Mortgages can help achieve a zero-carbon world


In our latest blog, CEO, Kevin Gray, talks about how mortgages can help achieve a zero carbon world.

In the last few years, I have been growing ever more conscious of the impact that we humans are having on the planet, particularly the threat from irreversible climate change caused by the unchecked burning of fossil fuels.  In short, I am convinced that if we are to prevent catastrophic damage to mother Earth, we are all going to have to change our lives and become net zero emitters of carbon.   This is going to take some doing but it’s not impossible.
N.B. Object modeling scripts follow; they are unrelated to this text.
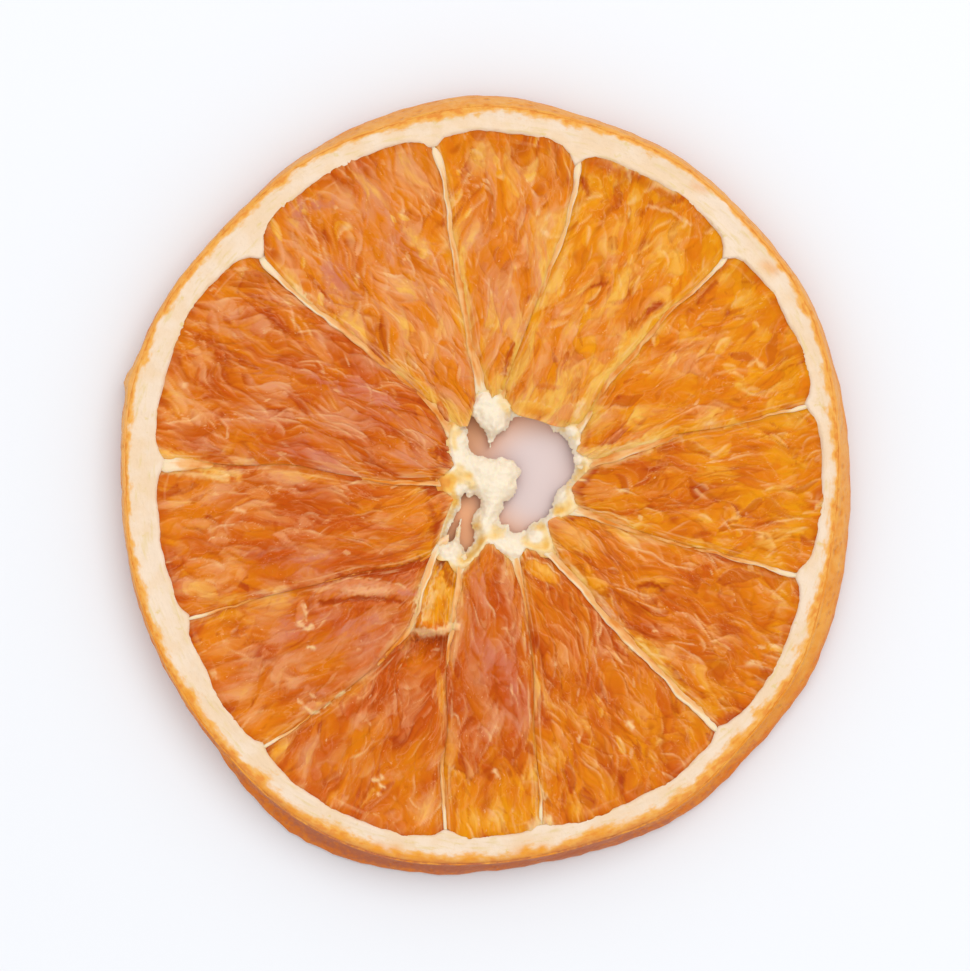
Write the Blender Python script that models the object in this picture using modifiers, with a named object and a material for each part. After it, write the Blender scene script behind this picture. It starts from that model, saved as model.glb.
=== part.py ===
"""A dried orange slice lying flat, cut face up.

The slice is one solid. It starts as a turned blank: a disc with a raised rim, twelve even segments and a
skin that bulges at the side. Every point of the blank is then moved to its place on the real slice, whose
outline, rind, segments and core are uneven, and the openings that drying tore in the core are cut through.
The underside has the form of the cut face, a little shallower.

Frame: metres, +Z up, the flat underside of the rim at Z 0, the middle of the slice's box on the Z axis.
Angles run anticlockwise from +X, seen from above, and each table starts there.
"""

import math

import bmesh
import bpy
from mathutils import Vector, noise

MM = 0.001
TURN = 2 * math.pi

NAME = "orange_slice"
SEGMENTS = 12
COLUMNS_PER_SEGMENT = 12

# Radii in millimetres from the slice's middle, at even steps around it.
SKIN_RADII = (
    31.4, 31.6, 32.1, 32.2, 32.7, 32.8, 33.5, 33.0, 32.4, 31.7, 32.0, 32.2,
    31.6, 31.8, 32.2, 32.9, 34.7, 34.6, 33.7, 33.3, 33.5, 32.7, 32.6, 31.8,
)  # fmt: skip
# How far the skin's side stands out beyond the edge of the cut face.
SIDE_FLARES = (
    0.80, 0.55, 0.40, 0.45, 0.45, 0.60, 0.90, 0.95, 0.50, 0.25, 0.25, 0.40,
    0.30, 0.30, 0.35, 0.50, 1.80, 1.60, 1.10, 1.15, 1.25, 1.05, 1.15, 1.15,
)  # fmt: skip
# Where the white pith ends and the pulp begins.
PITH_RADII = (
    28.8, 29.1, 29.4, 29.5, 29.7, 29.8, 30.3, 30.1, 29.7, 29.2, 29.3, 29.1,
    28.5, 28.5, 28.9, 29.8, 30.8, 31.0, 30.4, 30.1, 30.0, 29.6, 29.2, 28.6,
)  # fmt: skip
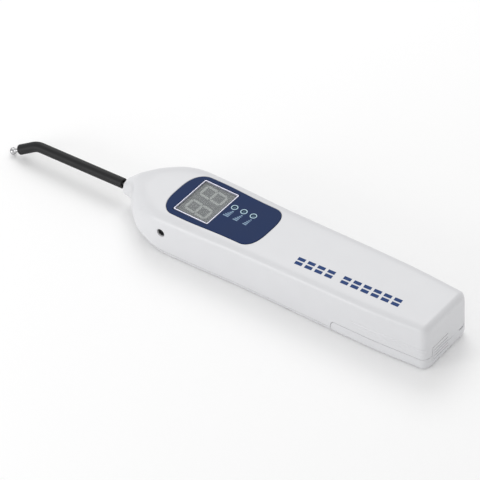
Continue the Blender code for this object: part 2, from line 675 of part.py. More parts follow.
def make_probe():
    axis = (0, 0, PROBE_Z)
    pivot = (NOSE_X, 0, PROBE_Z)
    socket = tube_profile(*SOCKET_X, *SOCKET_RADII)
    add_object("probe_socket", turned_mesh(socket, axis, "X"), "brass")
    collet = tube_profile(*COLLET_X, PIN_RADIUS + GAP, SOCKET_RADII[0] - GAP)
    add_object("contact_collet", turned_mesh(collet, axis, "X", sides=20), "bright_metal", pivot)

    pin_path = probe_path(PIN_REAR_X, PIN_TIP_LENGTH)
    end = pin_path.pop()
    forward = (end - pin_path[-1]).normalized()
    radii = [PIN_RADIUS] * len(pin_path)
    for back, radius in TIP_FLARE:
        pin_path.append(end - forward * back)
        radii.append(radius)
    pin = swept_mesh(pin_path, 16, lambda i: radii[i])
    turn_to_rest(pin)
    add_object("probe_pin", pin, "bright_metal", pivot)
    sleeve_path = probe_path(SLEEVE_START_X, SLEEVE_TIP_LENGTH)
    sleeve = swept_mesh(sleeve_path, 20, lambda i: SLEEVE_RADIUS, bore=SLEEVE_BORE_RADIUS)
    turn_to_rest(sleeve)
    add_object("probe_sleeve", sleeve, "black_sleeve", pivot)


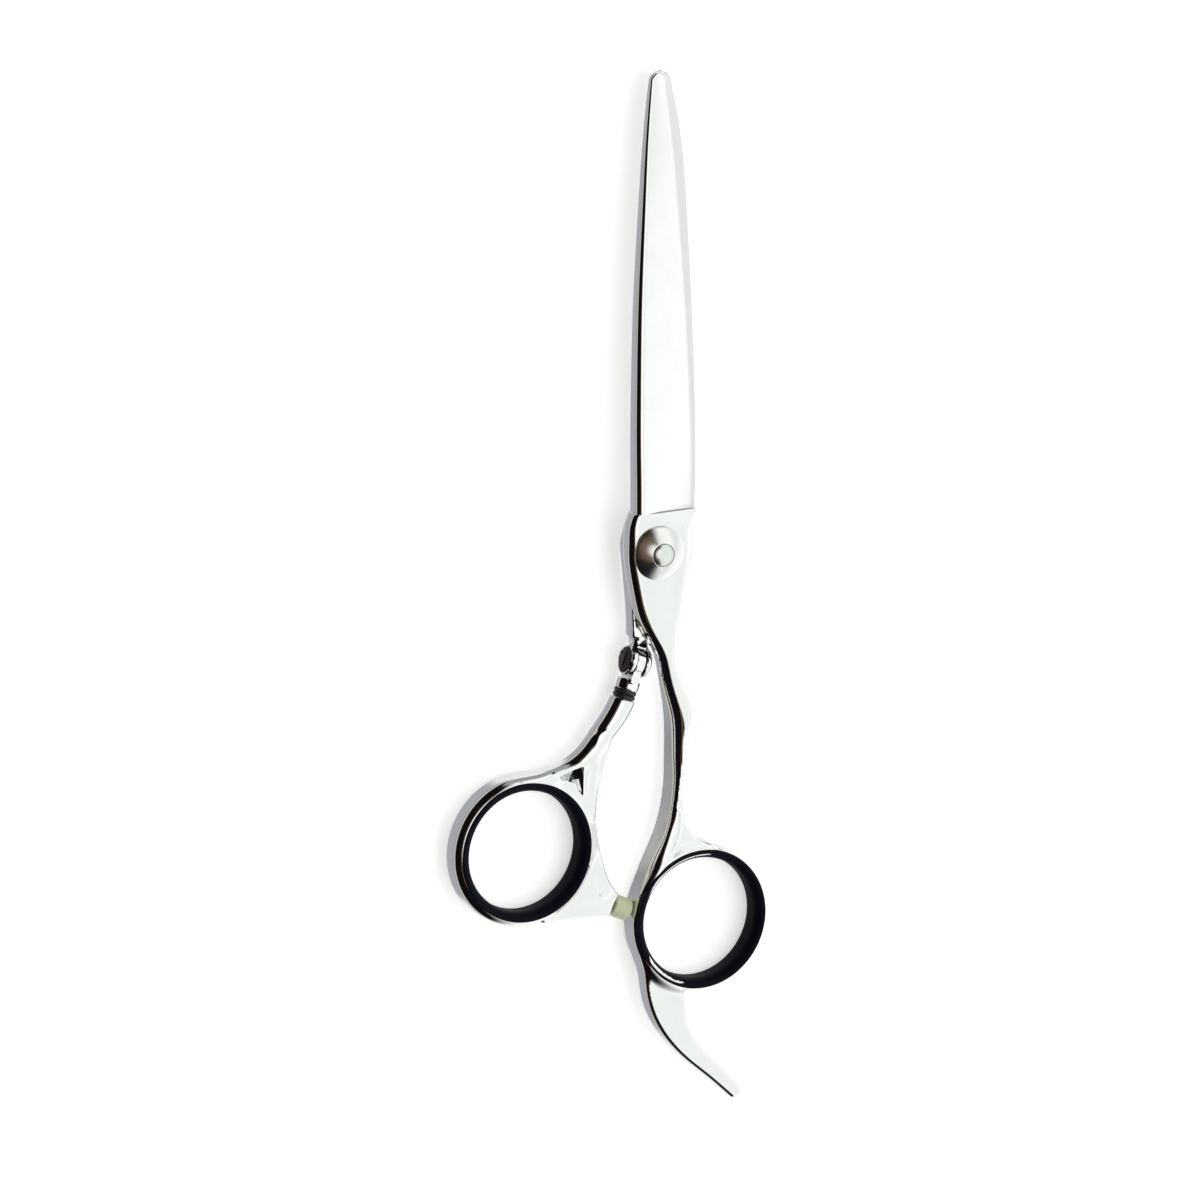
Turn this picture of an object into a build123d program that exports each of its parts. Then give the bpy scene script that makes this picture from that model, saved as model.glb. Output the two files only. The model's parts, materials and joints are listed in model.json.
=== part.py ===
from build123d import *
import math
import os

# Hair cutting shears with an offset handle, a tension dial and a double-swivel thumb ring.
# Frame: +Y along the blades to the tips, +X towards the finger blade's cutting edge, +Z up
# through the tension dial. The shears lie closed and flat on Z = 0. The origin is the point
# where the pivot axis meets that plane. All sizes are in millimetres.

# ------------------------------------------------------------------ driving dimensions
# Levels of the two halves
RIDE_Z = 3.30              # the plane in which the two blades slide past each other
RIDE_GAP = 0.12            # running gap between the two inner faces
TOP_Z = 6.30               # top of the finger half at the pivot
TIP_Y = 78.2               # blunt tips of both blades
HEEL_Y = 6.6               # plunge line, where the ground blade ends and the hub begins
HOLLOW_DEPTH = 0.22        # depth of the hollow grind on the inner faces
STEM_LOW_Z = 0.40          # levels of the thumb ring's bent stem
STEM_HIGH_Z = 4.60
WEB_LOW_Z = 0.95           # levels of the webs and the arm beside the stem
WEB_HIGH_Z = 4.05
FINGER_WEB_LOW_Z = 0.80
FINGER_WEB_HIGH_Z = 4.20

# Finger rings and their soft inserts
RING_LOW_Z = 0.30
RING_HIGH_Z = 4.70
RING_MID_Z = (RING_LOW_Z + RING_HIGH_Z) / 2
RING_BORE_R = 10.55
RING_EDGE_R = 1.10         # rounding of the ring band's outer edges
FINGER_RING_CENTRE = (9.7, -61.7)
FINGER_RING_R = 11.9
THUMB_RING_CENTRE = (-21.7, -47.6)
THUMB_RING_R = 12.4
INSERT_HOLE_R = 9.90
INSERT_ROUNDING = 1.05     # rounding of the insert's inner edges
LIP_R = 11.45
LIP_THICKNESS = 0.50
LIP_SEAT_DEPTH = 0.20      # how deep each lip sits in the ring's face
LIP_SEAT_R = LIP_R + 0.05

# Pivot stack, from the underside up
BOLT_HEAD_R = 3.50
BOLT_HEAD_TOP_Z = 0.90
BOLT_KEY_SIDE = 4.20       # square neck that keys the bolt into the thumb half
BOLT_KEY_TOP_Z = 2.20
BOLT_JOURNAL_R = 2.00
BOLT_JOURNAL_TOP_Z = 6.15
BOLT_THREAD_R = 1.60
BOLT_THREAD_TOP_Z = 7.50
BOLT_FLAT = 1.30           # half the distance across the two flats of the threaded end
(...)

Local government has already set its sights on reducing emissions from transport, threatening pseudo emissions/congestion charges without suggesting how electric transportation will be promoted or how public transport will be boosted to replace private vehicles.  In my opinion, this ‘stick’ strategy threatens the livelihoods of those who can least afford to make quick changes.  I am quite sure that our children and grandchildren will find it almost inconceivable that we were able to drive our petrol and diesel burning cars into the centre of the Georgian City of Bath, both damaging the local physical environment and air quality, and contributing to the warming of the planet.  I am quite sure that with a bit of ‘carrot plus stick’, we will all be driving electric cars much sooner than the Government’s target date of 2040.  This will however depend on achieving advances in battery technology, reducing the costs of electric vehicles, introducing scrappage schemes, having greater access to charging points, making strides to produce cleaner electricity from renewables and significantly boosting public transport provision. 

One major area that we are going to have to tackle is emissions caused by the heating of our own homes.  I was listening to Moneybox on Radio 4 last Saturday and was interested in an article on how ground source heat pumps could help to reduce the carbon footprint of our homes and save householders money into the bargain.  The biggest savings would be for rural dwellers, like me, who currently rely on oil or LPG for heating their homes.  I am definitely going to follow up on this as government grants are available and significant savings in heating costs can be achieved.

The Society’s regulator has recently issued instructions to all societies and banks stating that they should start to examine the risks posed by a warming climate on their businesses.  As Chief Executive, this has spurred me on to consider specifically presenting a climate change strategy to our Board which would, for example, look at the growing risks from lending on property in coastal or low-lying areas that are becoming more susceptible to flooding.  We will also consider whether we can change our lending criteria to help home owners reduce their carbon footprint by making their homes more energy efficient.  This might include making mortgage advances to finance the building of eco-friendly homes and extensions, installing double or triple glazing, undertaking cavity wall insulation or the fitting of ground source heat pumps.

I am convinced that mortgage lenders are going to have to satisfy a rising demand from customers who will wish to use housing equity to finance investment in eco-friendly housing initiatives.  I am determined that Bath Building Society will be ready to do its bit.